Available data:
+++++

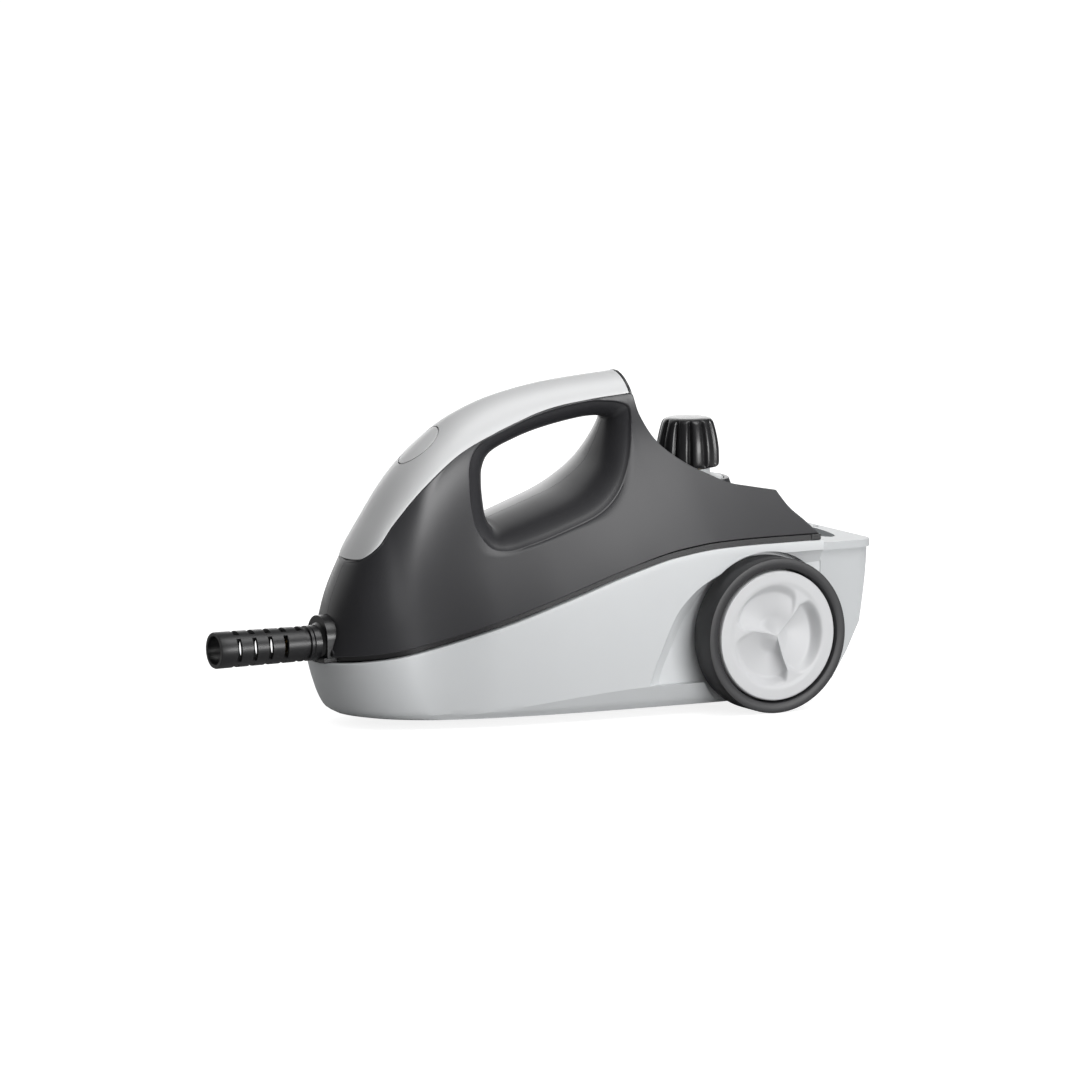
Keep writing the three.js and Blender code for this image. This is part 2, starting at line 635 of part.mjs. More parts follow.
// ---- Silver cover over nose and handle -------------------------------------------------------
const coverTop = curve([
  [0, -341, 136.8], [0.05, -335, 148.5], [0.12, -325, 165.5], [0.25, -301, 201], [0.36, -274, 229],
  [0.48, -240, 252], [0.62, -200, 266.2], [0.78, -150, 275], [1, -90, 279.8],
]);
function coverBody(inset, startAt, endAt) {
  const columns = [];
  const steps = 15;
  for (let i = 0; i <= steps; i += 1) {
    const s = startAt + (endAt - startAt) * (i / steps);
    const [topY, topZ] = coverTop(s);
    const [edgeY, edgeZ] = pointOn(COVER_LINE, Math.min(Math.max(0.012 + s * 0.988, 0), 1));
    const edgeX = Math.max(flank(edgeY, edgeZ), LAND_X + 1);
    const column = [];
    for (let j = 0; j <= 4; j += 1) {
      const turn = (j / 4) * (Math.PI / 2);
      const y = topY + (edgeY - topY) * (1 - Math.sin(turn) ** 1.15);
      const z = topZ + (edgeZ - topZ) * (1 - Math.sin(turn) ** 1.15);
      column.push([Math.max(edgeX * Math.cos(turn), 1), y, z]);
    }
    columns.push(column.map(([x, y, z]) => [Math.max(x - inset, 0.8), y, z]));
  }
  return mirroredBody(columns);
}
const coverOuter = coverBody(0, 0.01, 1);
const coverInner = coverBody(WALL, 0.045, 0.985).translate(0, WALL * 0.45, -WALL * 1.1);
const lift = coverOuter.translate(0, -0.15, GAP);
const coverShell = cut(lift, coverInner.translate(0, 0, GAP), buttonPrism(0.4, -12, 20));
piece('handle_cover', cut(coverShell, flankBody(), flankBody().mirror([1, 0, 0])), SILVER);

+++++

Your instructions:
Extract each line of the listing above, copying it word for word.

Result of the task:
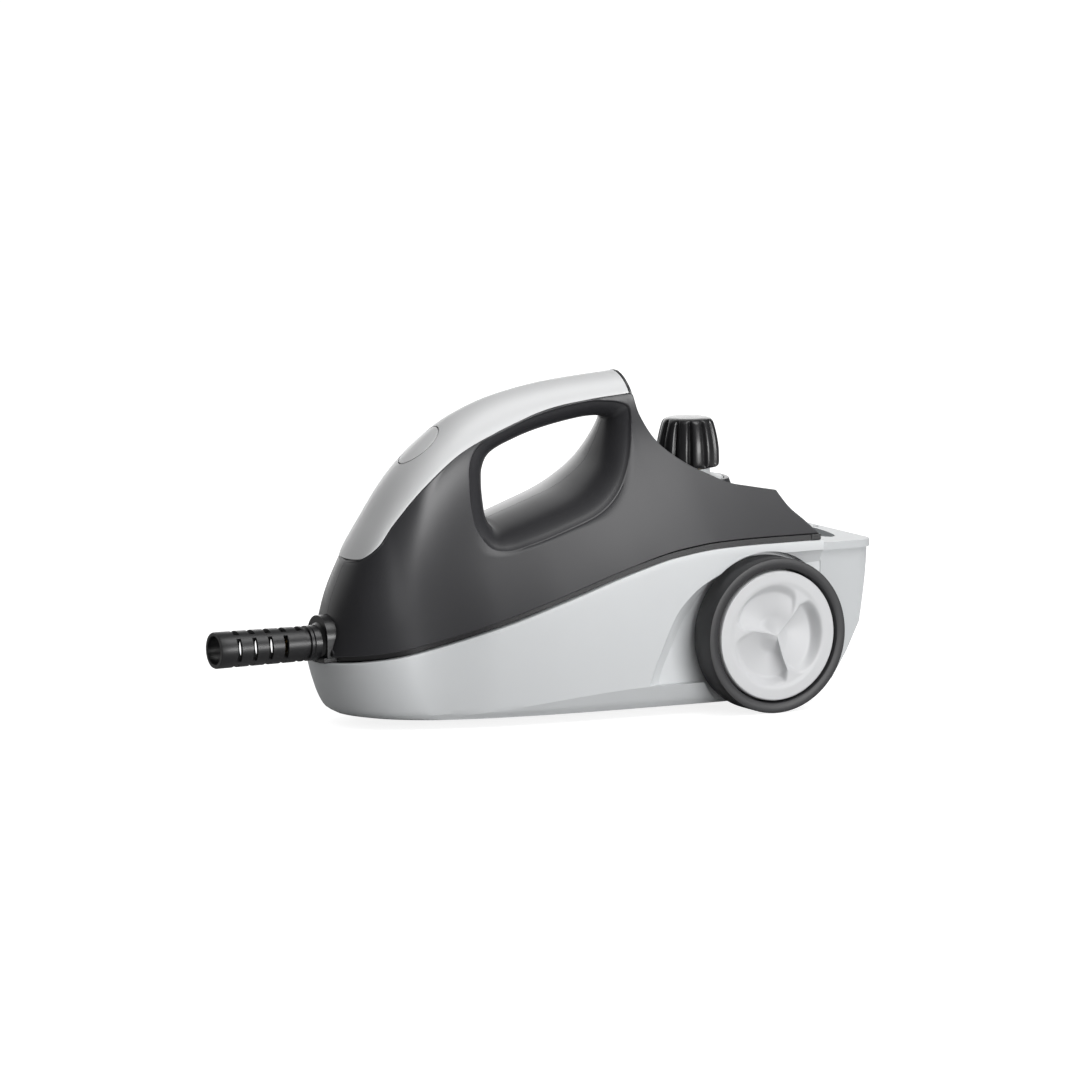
Keep writing the three.js and Blender code for this image. This is part 2, starting at line 635 of part.mjs. More parts follow.
// ---- Silver cover over nose and handle -------------------------------------------------------
const coverTop = curve([
  [0, -341, 136.8], [0.05, -335, 148.5], [0.12, -325, 165.5], [0.25, -301, 201], [0.36, -274, 229],
  [0.48, -240, 252], [0.62, -200, 266.2], [0.78, -150, 275], [1, -90, 279.8],
]);
function coverBody(inset, startAt, endAt) {
  const columns = [];
  const steps = 15;
  for (let i = 0; i <= steps; i += 1) {
    const s = startAt + (endAt - startAt) * (i / steps);
    const [topY, topZ] = coverTop(s);
    const [edgeY, edgeZ] = pointOn(COVER_LINE, Math.min(Math.max(0.012 + s * 0.988, 0), 1));
    const edgeX = Math.max(flank(edgeY, edgeZ), LAND_X + 1);
    const column = [];
    for (let j = 0; j <= 4; j += 1) {
      const turn = (j / 4) * (Math.PI / 2);
      const y = topY + (edgeY - topY) * (1 - Math.sin(turn) ** 1.15);
      const z = topZ + (edgeZ - topZ) * (1 - Math.sin(turn) ** 1.15);
      column.push([Math.max(edgeX * Math.cos(turn), 1), y, z]);
    }
    columns.push(column.map(([x, y, z]) => [Math.max(x - inset, 0.8), y, z]));
  }
  return mirroredBody(columns);
}
const coverOuter = coverBody(0, 0.01, 1);
const coverInner = coverBody(WALL, 0.045, 0.985).translate(0, WALL * 0.45, -WALL * 1.1);
const lift = coverOuter.translate(0, -0.15, GAP);
const coverShell = cut(lift, coverInner.translate(0, 0, GAP), buttonPrism(0.4, -12, 20));
piece('handle_cover', cut(coverShell, flankBody(), flankBody().mirror([1, 0, 0])), SILVER);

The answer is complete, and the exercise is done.